Lum returned to Tokyo in 1907 and spent two months studying with master block cutter Bonkotsu Igami (1875–1933), followed by extensive lessons with master printers on intricate Japanese color printing technique. In 1911, Lum, accompanied by her two daughters, again traveled to Japan to work with master cutters and printers in making print editions using traditional techniques. In 1912, she was the only foreign artist included in the Tenth Annual Art Exhibition in Ueno Park, Tokyo, where her works were admired for their distinctive blending of Western and Japanese styles. Successful solo exhibitions at Chicago and New York galleries followed. At the 1915 Panama-Pacific International Exposition in San Francisco, Lum's prints received a silver medal; she was recognized among other awardees who excelled in color printmaking, namely Gustave Baumann, Helen Hyde, and Dow. Until 1933 (and intermittently thereafter), Lum's color woodcuts were exhibited to acclaim in New York, San Francisco, Los Angeles, Chicago, and Washington, D.C.

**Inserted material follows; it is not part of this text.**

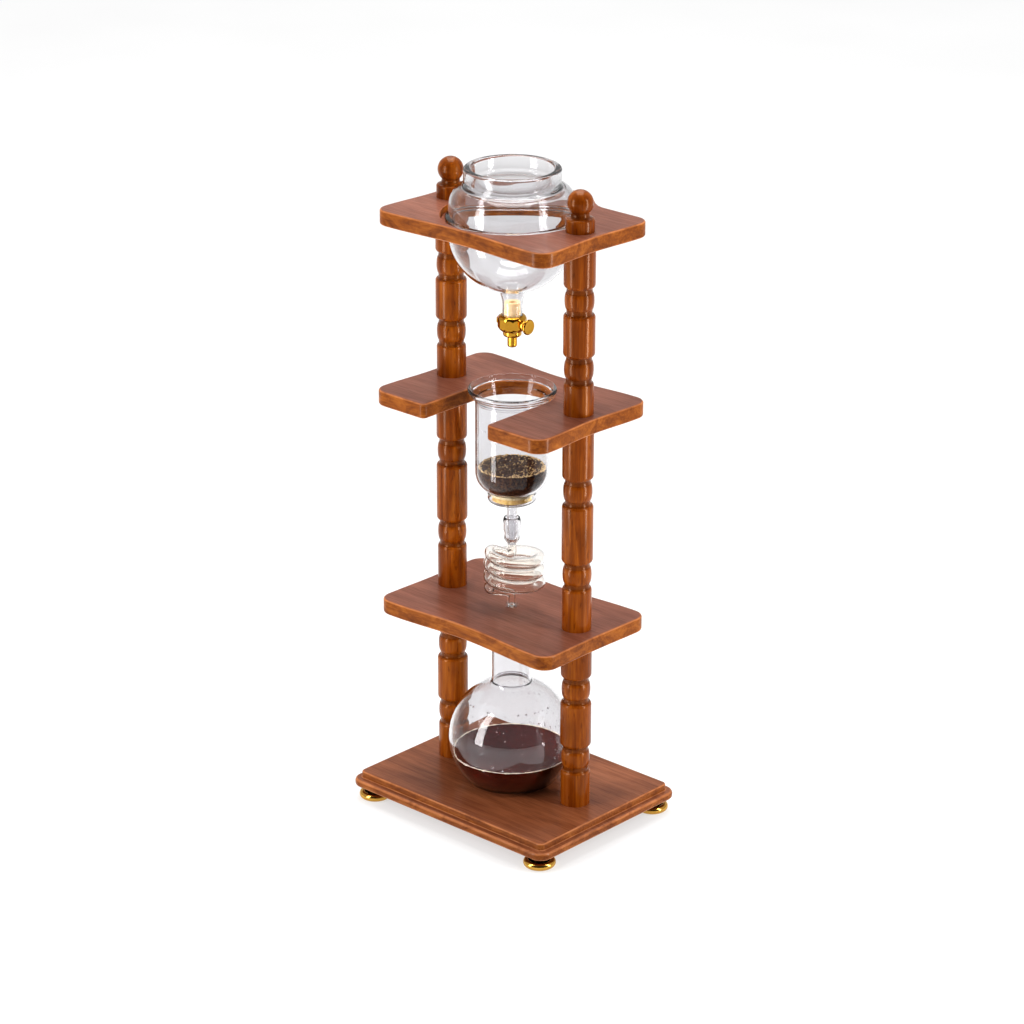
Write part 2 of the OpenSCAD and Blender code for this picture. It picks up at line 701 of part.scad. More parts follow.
module water_globe() {
  w = globe_wall;
  gr = globe_r;
  a_end = -acos((outlet_r + neck_flare) / gr);
  in_end = -acos((outlet_r + neck_flare - w + 0.8) / (gr - w));
  neck_l = bulb_z + gr * sin(a_end) - outlet_z;
  shoulder_z = rim_top - mouth_h;
  side_z = seat_z + globe_side_h;
  rise = shoulder_z - side_z - 1.5;
  foot_r = mouth_r + 2;
  in_foot_r = mouth_r - 1;
  outer = concat(
    [[outlet_r - neck_wall, outlet_z], [outlet_r, outlet_z], [outlet_r, outlet_z + neck_l * 0.45],
     [outlet_r + 0.7, outlet_z + neck_l * 0.65], [outlet_r + 2, outlet_z + neck_l * 0.84]],
    arc([0, bulb_z], gr, a_end, 0, 24),
    [[gr, seat_z], [bead_r, seat_z]],
    arc([bead_r - bead_round_r, seat_z + 3], bead_round_r, 0, 80, 5),
    [for (i = [0:10]) let (a = 9 * i)
      [foot_r + (gr - 0.4 - foot_r) * cos(a), side_z + rise * sin(a)]],
    [[mouth_r + 0.6, shoulder_z - 0.8], [mouth_r, shoulder_z]],
    arc([mouth_r - rim_round_r, rim_top - rim_round_r], rim_round_r, 0, 90, 5));
  inner = concat(
    arc([mouth_r - mouth_wall + rim_round_r, rim_top - rim_round_r], rim_round_r, 90, 180, 5),
    [[mouth_r - mouth_wall, shoulder_z + 1], [mouth_r - 2.6, shoulder_z - 3]],
    [for (i = [9:-1:0]) let (a = 9 * i)
      [in_foot_r + (gr - w - 0.4 - in_foot_r) * cos(a), side_z + (rise - w) * sin(a)]],
    [[gr - w, seat_z]],
    arc([0, bulb_z], gr - w, 0, in_end, 24),
    [[outlet_r, outlet_z + neck_l * 0.87], [outlet_r - 1.1, outlet_z + neck_l * 0.66],
     [outlet_r - neck_wall, outlet_z + neck_l * 0.45]]);
  color([0.86, 0.90, 0.92, 0.45]) translate([0, -glass_forward, 0])
    rotate_extrude($fn = round_fn) polygon(concat(outer, inner));
}

module tap_stopper() {
  color([0.93, 0.87, 0.70]) translate([0, -glass_forward, 0]) difference() {
    union() {
      translate([0, 0, outlet_z - stopper_lip_h]) cylinder(r = outlet_r, h = stopper_lip_h, $fn = 64);
      translate([0, 0, outlet_z]) cylinder(r = outlet_r - neck_wall - stud_clear, h = stopper_l, $fn = 64);
    }
    translate([0, 0, outlet_z - stopper_lip_h - 1])
      cylinder(d = stud_hole_d, h = stopper_l + stopper_lip_h + 2, $fn = 48);
  }
}

module tap_seal() {
  color([0.92, 0.92, 0.90]) translate([0, -glass_forward, cup_floor]) difference() {
    cylinder(r = outlet_r - 0.6, h = seal_h, $fn = 64);
    translate([0, 0, -1]) cylinder(d = stud_hole_d, h = seal_h + 2, $fn = 48);
  }
}

// Faceted body with a cup round the neck's end, a flange and the nozzle
module tap_body() {
  rb = tap_body_d / 2;
  rf = tap_flange_d / 2;
  rn = nozzle_d / 2;
  color([0.86, 0.66, 0.22]) translate([0, -glass_forward, 0]) difference() {
    union() {
      intersection() {
        rotate_extrude($fn = round_fn) polygon([
          [0, under_bottom], [rf + 0.4, under_bottom], [rb + corner_over, facet_bottom],
          [rb + corner_over, facet_top], [cup_r + cup_wall, cup_top], [cup_r, cup_top],
          [cup_r, cup_floor], [0, cup_floor]]);
        translate([0, 0, under_bottom - 1]) rotate([0, 0, 15])
          cylinder(d = tap_body_d, h = cup_top - under_bottom + 2, $fn = 12);
      }
      translate([0, 0, cup_floor]) cylinder(d = stud_d, h = stopper_l + seal_h, $fn = 48);
      rotate_extrude($fn = round_fn) polygon(concat(
        [[0, under_bottom], [rf, under_bottom]],
        arc([rf - tap_flange_h * 0.45, flange_bottom + tap_flange_h * 0.5], tap_flange_h * 0.45, 0, -70, 5),
        [[rn, flange_bottom]],
        arc([rn - nozzle_round_r, nozzle_tip + nozzle_round_r], nozzle_round_r, 0, -90, 5),
        [[0, nozzle_tip]]));
    }
    translate([0, 0, nozzle_tip - 1])
      cylinder(d = tap_bore_d, h = cup_floor - nozzle_tip + seal_h + stopper_l + 2, $fn = 32);
    translate([-tap_body_d, 0, spindle_z]) rotate([0, 90, 0])
      cylinder(d = spindle_hole_d, h = 2 * tap_body_d, $fn = 48);
  }
}

// Spindle, its drip port and the round knob, turning on the X axis
module tap_key() {
  shoulder_x = facet_r + loose_clear;
  knob_x = knob_reach - knob_t;
  neck_x = knob_x - key_neck_l;
  left_end = shoulder_x + nut_t;
  color([0.86, 0.66, 0.22]) translate([0, -glass_forward, spindle_z]) difference() {
    union() {
      translate([-left_end, 0, 0]) rotate([0, 90, 0])
        cylinder(d = spindle_d, h = left_end + knob_x + 0.5, $fn = 48);
      translate([shoulder_x, 0, 0]) rotate([0, 90, 0])
        cylinder(d = key_shoulder_d, h = neck_x - shoulder_x, $fn = 48);
      translate([knob_x, 0, 0]) rotate([0, 90, 0]) rotate_extrude($fn = round_fn) polygon(concat(
        [[0, 0], [knob_d / 2 - 1, 0]],
        arc([knob_d / 2 - knob_t / 2, knob_t / 2], knob_t / 2, -60, 60, 6),
        [[knob_d / 2 - 1.2, knob_t], [0, knob_t]]));
    }
    translate([0, 0, -spindle_d]) cylinder(d = tap_bore_d * 0.6, h = 2 * spindle_d, $fn = 24);
  }
}

module tap_key_nut() {
  color([0.80, 0.60, 0.20])
    translate([-facet_r - loose_clear - nut_t, -glass_forward, spindle_z])
      rotate([0, 90, 0]) difference() {
        cylinder(d = nut_d, h = nut_t, $fn = 6);
        translate([0, 0, -1]) cylinder(d = spindle_hole_d, h = nut_t + 2, $fn = 48);
      }
}

// ---- coffee chamber ----

module coffee_chamber() {
  w = chamber_wall;
  cr = chamber_r;
  seat = middle_top + loose_clear;
  rim_top_z = middle_top + chamber_rim_h;
  in_stem_r = stem_r - stem_wall;
  outer = concat(
    [[stem_tip_r - 0.9, stem_tip], [stem_tip_r, stem_tip], [stem_r, stem_tip + stem_taper_l],
     [stem_r, ring_z], [ring_r - ring_corner_r - 1, ring_z]],
    arc([ring_r - ring_corner_r, ring_z + ring_corner_r], ring_corner_r, -80, 0, 5),
    [[ring_r, ring_top - 1]],
    arc([turn_x, wall_z], chamber_turn_r, turn_end_a, 0, 12),
    [[cr, seat - 8], [cr + 1.2, seat - 3.4], [notch_r - 0.6, seat], [rim_r - 1.4, seat]],
    arc([rim_r - rim_corner_r, rim_top_z - rim_corner_r], rim_corner_r, 0, 100, 6));
  inner = [
    [rim_r - 2 * rim_corner_r, rim_top_z - 1.2], [cr, seat - 1.6], [cr - w + 0.5, seat - 7],
    [cr - w, seat - 10]];
  lower_inner = concat(
    arc([turn_x, wall_z], chamber_turn_r - w, 0, turn_end_a, 12),
    [[ring_r - w, ring_top - 1], [ring_r - w, chamber_floor + 2],
     [ring_r - w - 2, chamber_floor], [in_stem_r, chamber_floor],
     [in_stem_r, stem_tip + stem_taper_l]]);
  color([0.86, 0.90, 0.92, 0.45]) translate([0, -glass_forward, 0])
    rotate_extrude($fn = round_fn) polygon(concat(outer, inner, lower_inner));
}

// Open ring that stands on the chamber's floor and carries the filter disc
module filter_holder() {
  r = ring_r - chamber_wall - 2 - loose_clear;
  h = ring_top - filter_t - chamber_floor;
  color([0.85, 0.70, 0.35]) translate([0, -glass_forward, chamber_floor]) difference() {
    cylinder(r = r, h = h, $fn = 64);
    translate([0, 0, -1]) cylinder(r = r - holder_t, h = h + 2, $fn = 64);
  }
}

module filter_disc() {
  color([0.90, 0.82, 0.62]) translate([0, -glass_forward, ring_top - filter_t])
    cylinder(r = ring_r - chamber_wall - loose_clear, h = filter_t, $fn = 64);
}

// Ground coffee: fills the chamber over the filter, a little clear of the glass
module coffee_bed() {
  r = chamber_turn_r - chamber_wall - loose_clear;
  color([0.10, 0.06, 0.04]) translate([0, -glass_forward, 0]) intersection() {
    rotate_extrude($fn = round_fn) polygon(concat(
      [[0, bed_z], [ring_r - chamber_wall - 1, bed_z]],
      arc([turn_x, wall_z], r, bed_a, 0, 12),
      [[turn_x + r, middle_top - 12], [0, middle_top - 12]]));
    translate([0, 0, bed_z - 1]) cylinder(r = chamber_r, h = coffee_bed_h + 1, $fn = round_fn);
  }
}

// ---- coil ----

module coil_socket() {
  r = socket_d / 2;
  rl = r * 0.86;
  z = inlet_z;
  t = socket_top;
  outer = [[inlet_d / 2 - coil_wall, z], [inlet_d / 2, z], [rl - 1, z + 2.6], [rl, z + 5],
           [rl, z + 11], [r, z + 14.5], [r, t - 4], [r - 0.7, t - 1], [r - 0.8, t]];
  inner = [[r - 0.7 - socket_wall, t], [stem_r + 1, z + 15], [stem_r + 0.6, z + 11.5],
           [stem_r + 0.6, z + 6], [inlet_d / 2 - coil_wall, z + 1.6]];
  color([0.86, 0.90, 0.92, 0.45]) translate([0, -glass_forward, 0])
    rotate_extrude($fn = 64) polygon(concat(outer, inner));
}

module glass_coil() {
  n = (path_last + 1) * tube_sides;
  points = concat(
    [for (i = [0:path_last]) each ring(i, tube_r(i))],
    [for (i = [0:path_last]) each ring(i, tube_r(i) - coil_wall)]);
  faces = concat(skin(0, false), skin(n, true),
                 end_ring(0, n, false),
                 end_ring(path_last * tube_sides, n + path_last * tube_sides, true));
  color([0.86, 0.90, 0.92, 0.45]) translate([0, -glass_forward, 0])
    polyhedron(points = points, faces = faces, convexity = 10);
}

// Collar on the shelf and the straight spout through it
module coil_spout() {
  r = spout_d / 2;
  z = coil_z;
  color([0.86, 0.90, 0.92, 0.45]) translate([0, -glass_forward, 0])
    rotate_extrude($fn = 64) polygon([
      [r - coil_wall, z + collar_t], [collar_d / 2 - 0.5, z + collar_t],
      [collar_d / 2, z + collar_t / 2], [collar_d / 2 - 0.3, z], [r, z],
      [r, spout_tip + 1.5], [r - 0.8, spout_tip], [r - coil_wall, spout_tip]]);
}

// ---- flask ----

module flask() {
  w = flask_wall;
  a_foot = -asin(flask_centre_z / flask_r);
  a_neck = acos((neck_r + 2) / flask_r);
  in_foot = -asin((flask_centre_z - w) / flask_in_r);
  in_neck = acos((neck_r) / flask_in_r);
  outer = concat(
    [[0, flask_z], [flask_foot_r - 2.5, flask_z]],
    arc([0, body_z], flask_r, a_foot + 2, a_neck, 36),
    [[neck_r + 0.5, body_z + flask_r * sin(a_neck) + 2.2],
     [neck_r, body_z + flask_r * sin(a_neck) + 4.5], [neck_r, lip_z - 5]],
    arc([neck_r - 0.4, lip_z - lip_round_r - 0.2], lip_round_r, -70, 90, 6));
  inner = concat(
    [[neck_r - w, lip_z - 1], [neck_r - w, body_z + flask_r * sin(a_neck) + 3.5]],
    arc([0, body_z], flask_in_r, in_neck, in_foot + 2, 36),
    [[flask_foot_r - 6, flask_z + w], [0, flask_z + w]]);
  color([0.86, 0.90, 0.92, 0.45]) translate([0, -glass_forward, 0])
    rotate_extrude($fn = round_fn) polygon(concat(outer, inner));
}

module brewed_coffee() {
  r = flask_in_r - loose_clear;
  low = flask_z + flask_wall + loose_clear / 2;
  top = flask_z + coffee_level;
  a0 = -asin((body_z - low - 1) / r);
  a1 = -asin((body_z - top) / r);
  color([0.16, 0.03, 0.01]) translate([0, -glass_forward, 0])
    rotate_extrude($fn = round_fn) polygon(concat(
      [[0, low], [flask_foot_r - 7.5, low]],
      arc([0, body_z], r, a0 + 2, a1, 16), [[0, top]]));
}

// ---- the pieces ----

base_board();
lower_shelf();
middle_shelf();
top_shelf();
foot(-foot_x, -foot_y);  // foot_front_left
foot(foot_x, -foot_y);  // foot_front_right
foot(-foot_x, foot_y);  // foot_back_left
foot(foot_x, foot_y);  // foot_back_right
foot_screws();
post(-post_x, base_top, 0, lower_gap);  // post_lower_left
post(post_x, base_top, 0, lower_gap);  // post_lower_right
post(-post_x, lower_top, 1, middle_gap);  // post_middle_left
post(post_x, lower_top, 1, middle_gap);  // post_middle_right
post(-post_x, middle_top, 2, upper_gap);  // post_upper_left
post(post_x, middle_top, 2, upper_gap);  // post_upper_right
finial(-post_x);  // finial_left
finial(post_x);  // finial_right
base_screws();
studs(lower_z);  // lower_studs
studs(middle_z);  // middle_studs
studs(top_z);  // top_studs
water_globe();
tap_stopper();
tap_seal();
tap_body();
tap_key();
tap_key_nut();
coffee_chamber();
filter_holder();
filter_disc();
coffee_bed();
coil_socket();
glass_coil();
coil_spout();
flask();
brewed_coffee();
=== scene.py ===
import math
import random

import bmesh
import bpy
from mathutils import Matrix, Vector


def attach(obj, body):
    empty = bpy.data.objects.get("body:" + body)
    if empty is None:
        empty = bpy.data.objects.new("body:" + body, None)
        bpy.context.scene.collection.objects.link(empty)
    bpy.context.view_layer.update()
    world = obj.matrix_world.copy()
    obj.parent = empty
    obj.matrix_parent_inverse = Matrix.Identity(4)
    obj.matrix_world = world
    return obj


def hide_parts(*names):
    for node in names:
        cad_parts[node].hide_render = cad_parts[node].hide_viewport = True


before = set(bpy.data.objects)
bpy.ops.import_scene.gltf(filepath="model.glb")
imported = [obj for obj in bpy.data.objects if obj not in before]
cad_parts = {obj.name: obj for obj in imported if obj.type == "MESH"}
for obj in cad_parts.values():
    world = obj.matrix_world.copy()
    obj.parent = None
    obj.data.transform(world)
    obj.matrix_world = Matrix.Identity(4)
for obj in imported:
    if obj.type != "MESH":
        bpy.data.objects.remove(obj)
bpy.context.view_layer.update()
scene = bpy.context.scene
MM = 0.001
SEGS = 96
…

Lum lived alternately in the United States and abroad, returning to Japan in 1915–16, 1919, and 1936 to make prints. Lum was divorced by the early or mid-twenties. From 1922 to 1924, she lived with her daughters in China, where she learned Chinese printmaking methods and created images inspired by Chinese scenes. In 1927-29, throughout much of the 1930s (when the Great Depression hindered print sales), and again in 1948–1953, Lum lived in Peking (today Beijing), even as government policies threatened Westerners. After enduring house arrest and the execution of her son-in-law by the Communists, Lum joined her daughter's family in Genoa, Italy. She died there several months later, leaving a graphic legacy of 158 color woodcuts in addition to watercolors and illustrations.